Advocates of decriminalization argue that the Nordic Model — which inspired the approach taken by the Conservative government — would endanger sex workers.

And so Allison, who represented the Asian Women Coalition Ending Prostitution in their intervention of the Bedford case, offered some real-world caveats on how a government would hypothetically deal with legalized prostitution.

For starters, she said, a government would need to figure out whether sex workers are independent contractors, or self-employed businesswomen or men. Where prostitution is legal in Nevada and Europe, she pointed out, women are contractors. They rent rooms from the brothel-owners, and they negotiate their own rate.

From there, Parliament — or, perhaps, the provinces and cities — would have to draw up some scheme to cover sex workers under occupational health and safety laws.

“Employees also owe duties to employers and are engaged by employers to enforce these duties: to be loyal and faithful; to act in good faith and not to the detriment of the employer,” she told the committee. “To obey the reasonable and lawful directions of the employer; to act with all due skill, care, and competence; and, not to neglect their duties. Some of those duties do not translate well into the realm of prostitution where the primary obligation of the employee in this consideration would be to provide sex to a third party directed by the employer.”

To that end, she says, there is a conflict: if consent, under the Criminal Code, cannot be given by a third party, how can an employer require their employee to have sex?

“The Criminal Code provisions raise a question regarding the legality of employment contracts with a fundamental and core duty of the employees to provide sex to the clients, to the employer,” she said.

“I would say that the current schemes, and in particular the occupational health and safety schemes, are not adequate, and human rights laws are not adequate to protect women in prostitution.”

But Canada is not without any regulation whatsoever. Several municipalities do treat sex workers as independent contractors and offer some basic oversight for their work.

Alberta is likely the most notable. The province has left the matter entirely up to their cities — Calgary and Edmonton regulate massage parlours and escort agencies, licensing and taxing those in the trade as they would any other contractor. That means police checks, training seminars, and registration numbers.

But the gap still remains. “Research shows that licensing hasn't been a help because the criminal law still stands in the way,” says Maria Powell, a Master's student at the Schulich School of Law, at Dalhousie University. She is studying the matter for her thesis. “The potential for benefits from licensing are huge - increased legitimacy, better safety and security, and it helps cities and police enforce laws on trafficking and exploitation because of improved relationships between workers and enforcement officials. Criminalization currently hinders these benefits from coming to fruition.”

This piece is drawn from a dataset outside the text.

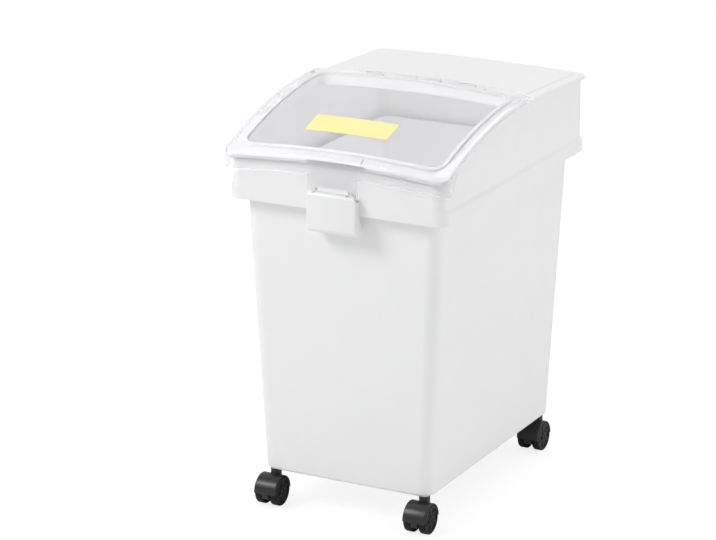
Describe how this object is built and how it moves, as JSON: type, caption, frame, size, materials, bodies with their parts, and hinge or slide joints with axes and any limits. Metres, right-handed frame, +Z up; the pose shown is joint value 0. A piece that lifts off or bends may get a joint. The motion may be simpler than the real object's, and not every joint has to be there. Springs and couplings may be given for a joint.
{
  "type": "rice bin with flip lid",
  "caption": "Tall tapered white storage bin for dry food, on swivel casters, with a lift-off hood and a clear flip lid held by a front latch.",
  "frame": {"origin": "on the floor under the middle of the whole object's box, with the wheels touching z = 0", "axes": "+X to the right across the bin, -Y to the front with the latch, +Z up"},
  "size_m": [0.3316, 0.4544, 0.5645],
  "materials": {
    "white_plastic": "satin moulded polypropylene",
    "clear_plastic": "clear polished",
    "seal_rubber": "soft translucent",
    "yellow_label": "plain film label",
    "caster_nylon": "satin moulded nylon",
    "wheel_nylon": "smooth nylon tread",
    "steel": "bright zinc plated"
  },
  "bodies": {
    "bin": {"bin_body": "white_plastic", "caster_grip_rings": "steel", "front_left_caster_stem": "steel", "front_right_caster_stem": "steel", "rear_left_caster_stem": "steel", "rear_right_caster_stem": "steel"},
    "hood": {"hood": "white_plastic", "lid_seal": "seal_rubber", "hinge_rod": "steel"},
    "lid": {"lid": "clear_plastic", "name_label": "yellow_label"},
    "latch": {"latch": "white_plastic", "latch_pin": "steel"},
    "front_left_caster": {"front_left_caster_housing": "caster_nylon", "front_left_caster_axle": "steel"},
    "front_left_left_wheel": {"front_left_caster_left_wheel": "wheel_nylon"},
    "front_left_right_wheel": {"front_left_caster_right_wheel": "wheel_nylon"},
    "front_right_caster": {"front_right_caster_housing": "caster_nylon", "front_right_caster_axle": "steel"},
    "front_right_left_wheel": {"front_right_caster_left_wheel": "wheel_nylon"},
    "front_right_right_wheel": {"front_right_caster_right_wheel": "wheel_nylon"},
    "rear_left_caster": {"rear_left_caster_housing": "caster_nylon", "rear_left_caster_axle": "steel"},
    "rear_left_left_wheel": {"rear_left_caster_left_wheel": "wheel_nylon"},
    "rear_left_right_wheel": {"rear_left_caster_right_wheel": "wheel_nylon"},
    "rear_right_caster": {"rear_right_caster_housing": "caster_nylon", "rear_right_caster_axle": "steel"},
    "rear_right_left_wheel": {"rear_right_caster_left_wheel": "wheel_nylon"},
    "rear_right_right_wheel": {"rear_right_caster_right_wheel": "wheel_nylon"}
  },
  "joints": [
    {"name": "hood_lift", "type": "slide", "parent": "bin", "child": "hood", "axis": [0, 0, 1], "range_m": [0, 0.25]},
    {"name": "lid_flip", "type": "hinge", "parent": "hood", "child": "lid", "pos_m": [0, 0.03625, 0.5535], "axis": [-1, 0, 0], "range_deg": [0, 105]},
    {"name": "latch_swing", "type": "hinge", "parent": "lid", "child": "latch", "pos_m": [0, -0.22225, 0.46], "axis": [-1, 0, 0], "range_deg": [0, 70]},
    {"name": "front_left_swivel", "type": "hinge", "parent": "bin", "child": "front_left_caster", "pos_m": [-0.113, -0.17375, 0.0485], "axis": [0, 0, 1], "continuous": true},
    {"name": "front_left_left_roll", "type": "hinge", "parent": "front_left_caster", "child": "front_left_left_wheel", "pos_m": [-0.113, -0.18575, 0.02], "axis": [1, 0, 0], "continuous": true},
    {"name": "front_left_right_roll", "type": "hinge", "parent": "front_left_caster", "child": "front_left_right_wheel", "pos_m": [-0.113, -0.18575, 0.02], "axis": [1, 0, 0], "continuous": true},
    {"name": "front_right_swivel", "type": "hinge", "parent": "bin", "child": "front_right_caster", "pos_m": [0.113, -0.17375, 0.0485], "axis": [0, 0, 1], "continuous": true},
    {"name": "front_right_left_roll", "type": "hinge", "parent": "front_right_caster", "child": "front_right_left_wheel", "pos_m": [0.113, -0.18575, 0.02], "axis": [1, 0, 0], "continuous": true},
    {"name": "front_right_right_roll", "type": "hinge", "parent": "front_right_caster", "child": "front_right_right_wheel", "pos_m": [0.113, -0.18575, 0.02], "axis": [1, 0, 0], "continuous": true},
    {"name": "rear_left_swivel", "type": "hinge", "parent": "bin", "child": "rear_left_caster", "pos_m": [-0.113, 0.18625, 0.0485], "axis": [0, 0, 1], "continuous": true},
    {"name": "rear_left_left_roll", "type": "hinge", "parent": "rear_left_caster", "child": "rear_left_left_wheel", "pos_m": [-0.113, 0.17425, 0.02], "axis": [1, 0, 0], "continuous": true},
    {"name": "rear_left_right_roll", "type": "hinge", "parent": "rear_left_caster", "child": "rear_left_right_wheel", "pos_m": [-0.113, 0.17425, 0.02], "axis": [1, 0, 0], "continuous": true},
    {"name": "rear_right_swivel", "type": "hinge", "parent": "bin", "child": "rear_right_caster", "pos_m": [0.113, 0.18625, 0.0485], "axis": [0, 0, 1], "continuous": true},
    {"name": "rear_right_left_roll", "type": "hinge", "parent": "rear_right_caster", "child": "rear_right_left_wheel", "pos_m": [0.113, 0.17425, 0.02], "axis": [1, 0, 0], "continuous": true},
    {"name": "rear_right_right_roll", "type": "hinge", "parent": "rear_right_caster", "child": "rear_right_right_wheel", "pos_m": [0.113, 0.17425, 0.02], "axis": [1, 0, 0], "continuous": true}
  ]
}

In this hypothetical world, where sex workers had the power of the law behind them to fill that gap, Harris & Company partner Matthew Cooperwilliams says a whole slew of labour law options open up.

For one, it could mean that workers, if they were considered employees, could file Human Rights Code claims based on discrimination. Age, gender and racial discrimination can be pretty commonplace in the sex trade, of course, and could open up the floodgates of claims.

And that’s to say nothing of what the workers could do if they unionized.

“They could leverage the Employment Standards Act if they were employees — rather than independent contractors — by insisting on minimum wage rates, overtime pay, minimum call-out benefits …vacation pay, vacation leave and other leaves like parental leave,” he says.

The occupational health and safety requirements, too, would likely be quite game-changing for sex workers and — if Europe and New Zealand are any example — could come along with aggressive anti-STI and anti-HIV measures.

Allison, when questioned by MPs, noted that the clear way to afford sex workers the luxuries of being a state-sanctioned sector would really come along with being employees, not contractors.

“The women in prostitution are, in almost every location that I've considered so far, independent contractors, not employees, so they're not getting benefits, they're not getting EI, or CPP, or pension benefits. Not only that, but they're responsible for paying their taxes, and they're responsible for paying the contributions to any workers compensation scheme. So their protection under occupational health and safety regulations and worker's compensation depends on their participation and their payment into that too,” Allison said. “So when you consider that in the context of the most vulnerable employees, the ones who are on the street, or the ones who are operating from their homes, their protection will depend on their payment in.”

And so, she says, workers would likely take brothels to court. How the justice system, and the government, would react to that is entirely unclear.

But, it’s not all bad. As Allison notes, most exotic dancers are independent contractors — they rent the stage, and they dance for tips. That model might be workable for the sex work industry.

While Ottawa is evidently not following the decriminalization path with Bill C-36, the questions raised by how the sex trade meshes with labour law is hardly moot. Indeed, when the bill comes into effect, the act of selling sex will essentially be legal. While enterprises like brothels will not be permitted to operate, workers who stay in the industry will be permitted to be self-employed, even if all their clients are committing a crime.

What’s more, the controversial amendments have opened the door to another constitutional challenge. And so the debate surrounding the legal framework governing the selling of sex will quite possibly keep lawmakers busy in the coming years.

If sex workers eventually manage to work the labour system to their advantage, it may be worldwide precedent. Even in New Zealand, Allison notes, where sex work is legal, Parliament opted not to afford sex workers full employment rights.

If Canadian courts decide that sex workers are workers like anyone else, it could be the start of a very interesting friendship.